— TASK GOAL —
Output all of the data below exactly as given.

(Rows from an object dataset)
----------------

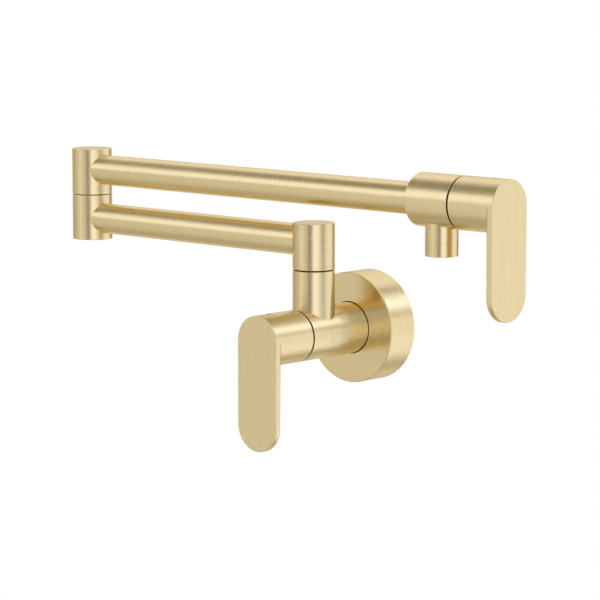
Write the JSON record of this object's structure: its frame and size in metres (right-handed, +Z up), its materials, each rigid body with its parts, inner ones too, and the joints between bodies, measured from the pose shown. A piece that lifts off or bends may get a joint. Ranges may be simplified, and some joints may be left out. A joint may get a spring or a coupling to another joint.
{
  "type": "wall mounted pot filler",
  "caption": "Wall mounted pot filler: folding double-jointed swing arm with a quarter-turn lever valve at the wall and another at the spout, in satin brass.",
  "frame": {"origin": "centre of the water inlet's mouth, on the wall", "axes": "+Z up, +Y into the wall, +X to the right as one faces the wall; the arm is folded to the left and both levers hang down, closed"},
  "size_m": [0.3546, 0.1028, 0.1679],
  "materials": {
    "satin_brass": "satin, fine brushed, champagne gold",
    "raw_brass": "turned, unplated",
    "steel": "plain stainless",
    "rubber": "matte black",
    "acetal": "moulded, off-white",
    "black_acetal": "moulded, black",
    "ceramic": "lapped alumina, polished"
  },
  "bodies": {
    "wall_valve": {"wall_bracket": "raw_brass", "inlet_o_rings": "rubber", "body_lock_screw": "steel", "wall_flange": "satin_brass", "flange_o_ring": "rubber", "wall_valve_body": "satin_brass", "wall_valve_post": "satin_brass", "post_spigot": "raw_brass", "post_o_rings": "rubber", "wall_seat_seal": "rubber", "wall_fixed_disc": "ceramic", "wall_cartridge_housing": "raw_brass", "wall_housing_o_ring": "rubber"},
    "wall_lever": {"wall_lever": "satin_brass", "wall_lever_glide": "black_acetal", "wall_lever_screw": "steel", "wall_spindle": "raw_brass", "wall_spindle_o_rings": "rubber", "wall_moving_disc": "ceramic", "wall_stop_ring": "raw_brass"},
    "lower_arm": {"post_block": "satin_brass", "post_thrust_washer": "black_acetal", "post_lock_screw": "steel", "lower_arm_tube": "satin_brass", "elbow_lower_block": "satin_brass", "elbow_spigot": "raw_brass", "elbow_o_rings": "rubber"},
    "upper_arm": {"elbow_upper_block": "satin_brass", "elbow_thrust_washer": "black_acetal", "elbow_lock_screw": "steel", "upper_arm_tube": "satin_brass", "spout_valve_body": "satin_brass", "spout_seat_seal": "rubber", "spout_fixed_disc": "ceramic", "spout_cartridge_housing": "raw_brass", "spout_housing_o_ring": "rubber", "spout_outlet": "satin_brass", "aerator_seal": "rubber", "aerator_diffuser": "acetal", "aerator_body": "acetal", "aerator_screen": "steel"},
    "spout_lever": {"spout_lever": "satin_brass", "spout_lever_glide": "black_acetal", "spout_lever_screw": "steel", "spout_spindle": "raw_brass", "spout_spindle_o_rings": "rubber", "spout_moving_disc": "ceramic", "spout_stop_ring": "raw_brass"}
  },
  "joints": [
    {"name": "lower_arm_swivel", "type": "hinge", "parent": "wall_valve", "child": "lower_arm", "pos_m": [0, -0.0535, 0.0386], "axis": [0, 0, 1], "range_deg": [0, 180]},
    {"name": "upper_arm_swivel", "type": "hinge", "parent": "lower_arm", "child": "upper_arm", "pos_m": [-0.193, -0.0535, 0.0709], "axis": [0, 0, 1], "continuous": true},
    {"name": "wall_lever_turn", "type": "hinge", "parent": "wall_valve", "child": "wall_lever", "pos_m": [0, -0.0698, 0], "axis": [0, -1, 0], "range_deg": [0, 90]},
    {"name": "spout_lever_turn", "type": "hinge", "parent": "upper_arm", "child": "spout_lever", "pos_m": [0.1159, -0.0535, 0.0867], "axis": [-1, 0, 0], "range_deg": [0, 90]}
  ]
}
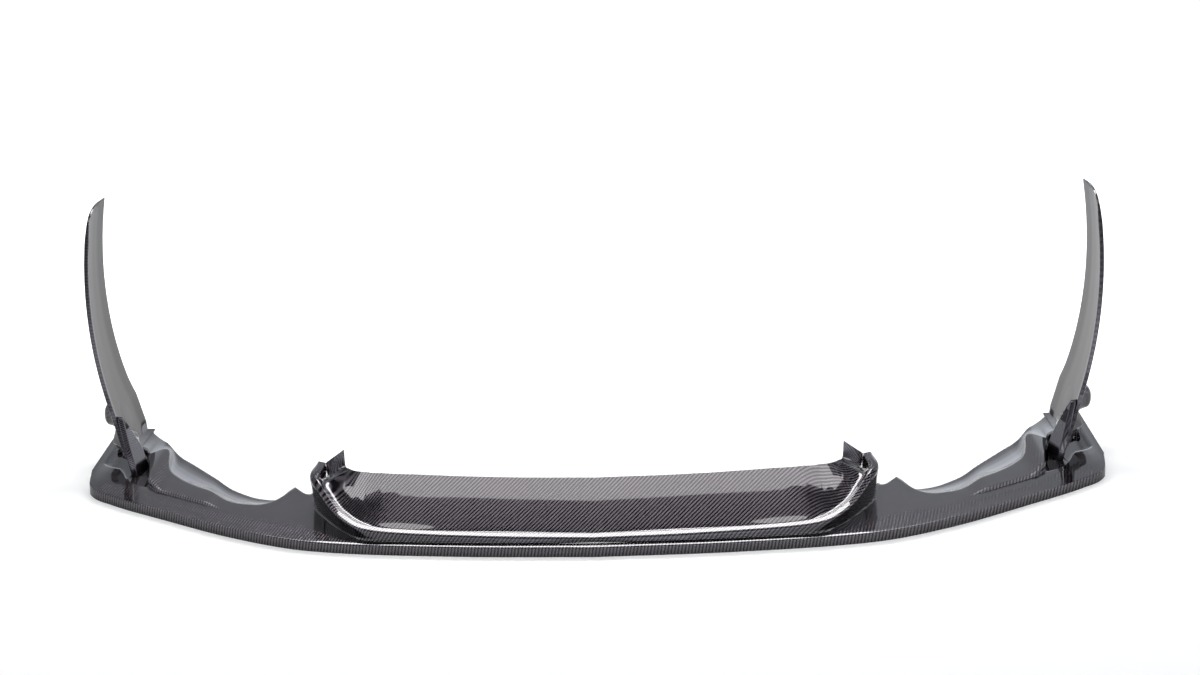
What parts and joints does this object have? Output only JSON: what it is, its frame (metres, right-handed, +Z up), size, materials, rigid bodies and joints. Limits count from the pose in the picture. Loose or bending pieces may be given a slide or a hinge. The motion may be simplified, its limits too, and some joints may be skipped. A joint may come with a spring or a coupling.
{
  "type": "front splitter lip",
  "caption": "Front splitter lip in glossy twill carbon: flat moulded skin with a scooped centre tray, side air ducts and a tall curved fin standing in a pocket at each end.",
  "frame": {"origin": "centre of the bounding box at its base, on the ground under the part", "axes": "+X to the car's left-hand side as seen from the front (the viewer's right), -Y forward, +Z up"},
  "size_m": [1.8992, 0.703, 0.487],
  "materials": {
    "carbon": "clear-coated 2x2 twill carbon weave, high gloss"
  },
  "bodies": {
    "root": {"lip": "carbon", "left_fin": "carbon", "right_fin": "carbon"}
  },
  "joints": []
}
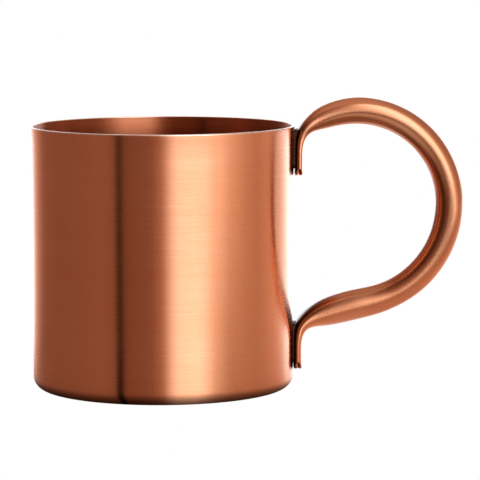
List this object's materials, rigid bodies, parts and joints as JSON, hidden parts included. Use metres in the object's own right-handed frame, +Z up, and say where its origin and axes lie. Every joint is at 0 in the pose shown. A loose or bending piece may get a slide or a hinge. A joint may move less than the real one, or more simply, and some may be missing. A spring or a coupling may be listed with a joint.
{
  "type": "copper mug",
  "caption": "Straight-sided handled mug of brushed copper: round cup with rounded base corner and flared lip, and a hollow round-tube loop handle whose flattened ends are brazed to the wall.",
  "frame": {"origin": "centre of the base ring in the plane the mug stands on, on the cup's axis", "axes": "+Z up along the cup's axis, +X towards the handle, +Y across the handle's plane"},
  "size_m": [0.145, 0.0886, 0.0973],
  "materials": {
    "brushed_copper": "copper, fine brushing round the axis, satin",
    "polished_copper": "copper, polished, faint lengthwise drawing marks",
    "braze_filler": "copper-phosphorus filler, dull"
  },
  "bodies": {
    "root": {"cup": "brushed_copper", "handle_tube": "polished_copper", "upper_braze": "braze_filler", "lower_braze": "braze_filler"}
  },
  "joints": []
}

----------------

— RESULT OF THE TASK —
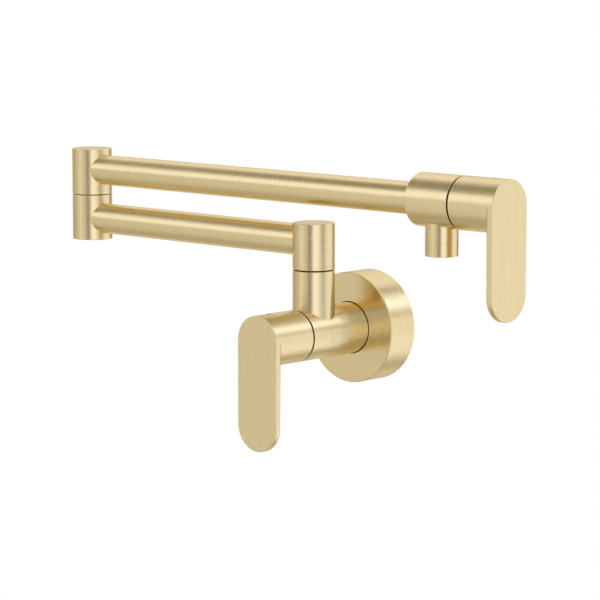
Write the JSON record of this object's structure: its frame and size in metres (right-handed, +Z up), its materials, each rigid body with its parts, inner ones too, and the joints between bodies, measured from the pose shown. A piece that lifts off or bends may get a joint. Ranges may be simplified, and some joints may be left out. A joint may get a spring or a coupling to another joint.
{
  "type": "wall mounted pot filler",
  "caption": "Wall mounted pot filler: folding double-jointed swing arm with a quarter-turn lever valve at the wall and another at the spout, in satin brass.",
  "frame": {"origin": "centre of the water inlet's mouth, on the wall", "axes": "+Z up, +Y into the wall, +X to the right as one faces the wall; the arm is folded to the left and both levers hang down, closed"},
  "size_m": [0.3546, 0.1028, 0.1679],
  "materials": {
    "satin_brass": "satin, fine brushed, champagne gold",
    "raw_brass": "turned, unplated",
    "steel": "plain stainless",
    "rubber": "matte black",
    "acetal": "moulded, off-white",
    "black_acetal": "moulded, black",
    "ceramic": "lapped alumina, polished"
  },
  "bodies": {
    "wall_valve": {"wall_bracket": "raw_brass", "inlet_o_rings": "rubber", "body_lock_screw": "steel", "wall_flange": "satin_brass", "flange_o_ring": "rubber", "wall_valve_body": "satin_brass", "wall_valve_post": "satin_brass", "post_spigot": "raw_brass", "post_o_rings": "rubber", "wall_seat_seal": "rubber", "wall_fixed_disc": "ceramic", "wall_cartridge_housing": "raw_brass", "wall_housing_o_ring": "rubber"},
    "wall_lever": {"wall_lever": "satin_brass", "wall_lever_glide": "black_acetal", "wall_lever_screw": "steel", "wall_spindle": "raw_brass", "wall_spindle_o_rings": "rubber", "wall_moving_disc": "ceramic", "wall_stop_ring": "raw_brass"},
    "lower_arm": {"post_block": "satin_brass", "post_thrust_washer": "black_acetal", "post_lock_screw": "steel", "lower_arm_tube": "satin_brass", "elbow_lower_block": "satin_brass", "elbow_spigot": "raw_brass", "elbow_o_rings": "rubber"},
    "upper_arm": {"elbow_upper_block": "satin_brass", "elbow_thrust_washer": "black_acetal", "elbow_lock_screw": "steel", "upper_arm_tube": "satin_brass", "spout_valve_body": "satin_brass", "spout_seat_seal": "rubber", "spout_fixed_disc": "ceramic", "spout_cartridge_housing": "raw_brass", "spout_housing_o_ring": "rubber", "spout_outlet": "satin_brass", "aerator_seal": "rubber", "aerator_diffuser": "acetal", "aerator_body": "acetal", "aerator_screen": "steel"},
    "spout_lever": {"spout_lever": "satin_brass", "spout_lever_glide": "black_acetal", "spout_lever_screw": "steel", "spout_spindle": "raw_brass", "spout_spindle_o_rings": "rubber", "spout_moving_disc": "ceramic", "spout_stop_ring": "raw_brass"}
  },
  "joints": [
    {"name": "lower_arm_swivel", "type": "hinge", "parent": "wall_valve", "child": "lower_arm", "pos_m": [0, -0.0535, 0.0386], "axis": [0, 0, 1], "range_deg": [0, 180]},
    {"name": "upper_arm_swivel", "type": "hinge", "parent": "lower_arm", "child": "upper_arm", "pos_m": [-0.193, -0.0535, 0.0709], "axis": [0, 0, 1], "continuous": true},
    {"name": "wall_lever_turn", "type": "hinge", "parent": "wall_valve", "child": "wall_lever", "pos_m": [0, -0.0698, 0], "axis": [0, -1, 0], "range_deg": [0, 90]},
    {"name": "spout_lever_turn", "type": "hinge", "parent": "upper_arm", "child": "spout_lever", "pos_m": [0.1159, -0.0535, 0.0867], "axis": [-1, 0, 0], "range_deg": [0, 90]}
  ]
}
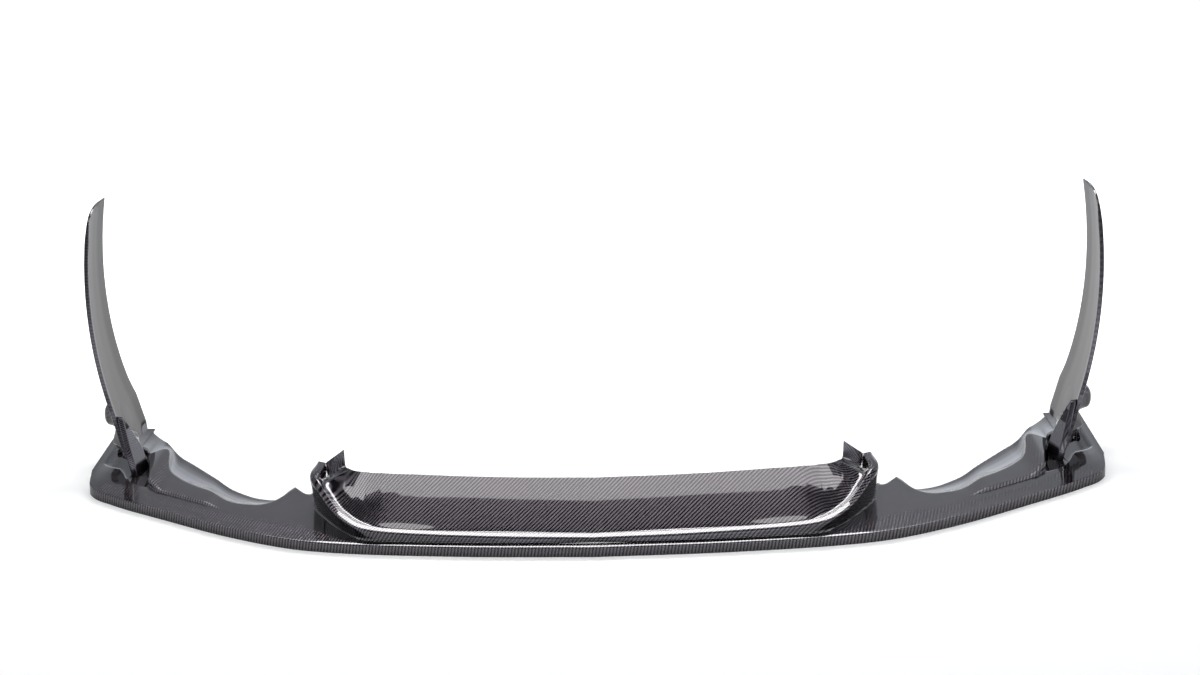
What parts and joints does this object have? Output only JSON: what it is, its frame (metres, right-handed, +Z up), size, materials, rigid bodies and joints. Limits count from the pose in the picture. Loose or bending pieces may be given a slide or a hinge. The motion may be simplified, its limits too, and some joints may be skipped. A joint may come with a spring or a coupling.
{
  "type": "front splitter lip",
  "caption": "Front splitter lip in glossy twill carbon: flat moulded skin with a scooped centre tray, side air ducts and a tall curved fin standing in a pocket at each end.",
  "frame": {"origin": "centre of the bounding box at its base, on the ground under the part", "axes": "+X to the car's left-hand side as seen from the front (the viewer's right), -Y forward, +Z up"},
  "size_m": [1.8992, 0.703, 0.487],
  "materials": {
    "carbon": "clear-coated 2x2 twill carbon weave, high gloss"
  },
  "bodies": {
    "root": {"lip": "carbon", "left_fin": "carbon", "right_fin": "carbon"}
  },
  "joints": []
}
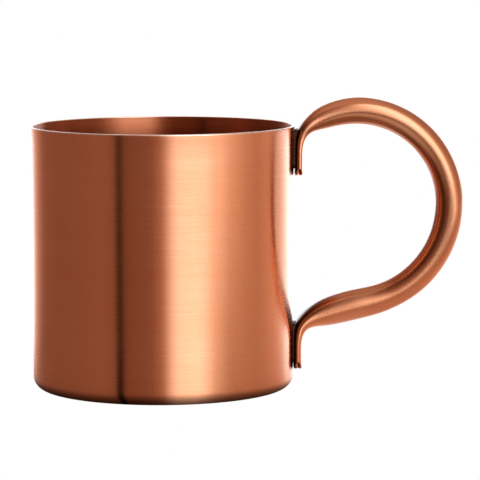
List this object's materials, rigid bodies, parts and joints as JSON, hidden parts included. Use metres in the object's own right-handed frame, +Z up, and say where its origin and axes lie. Every joint is at 0 in the pose shown. A loose or bending piece may get a slide or a hinge. A joint may move less than the real one, or more simply, and some may be missing. A spring or a coupling may be listed with a joint.
{
  "type": "copper mug",
  "caption": "Straight-sided handled mug of brushed copper: round cup with rounded base corner and flared lip, and a hollow round-tube loop handle whose flattened ends are brazed to the wall.",
  "frame": {"origin": "centre of the base ring in the plane the mug stands on, on the cup's axis", "axes": "+Z up along the cup's axis, +X towards the handle, +Y across the handle's plane"},
  "size_m": [0.145, 0.0886, 0.0973],
  "materials": {
    "brushed_copper": "copper, fine brushing round the axis, satin",
    "polished_copper": "copper, polished, faint lengthwise drawing marks",
    "braze_filler": "copper-phosphorus filler, dull"
  },
  "bodies": {
    "root": {"cup": "brushed_copper", "handle_tube": "polished_copper", "upper_braze": "braze_filler", "lower_braze": "braze_filler"}
  },
  "joints": []
}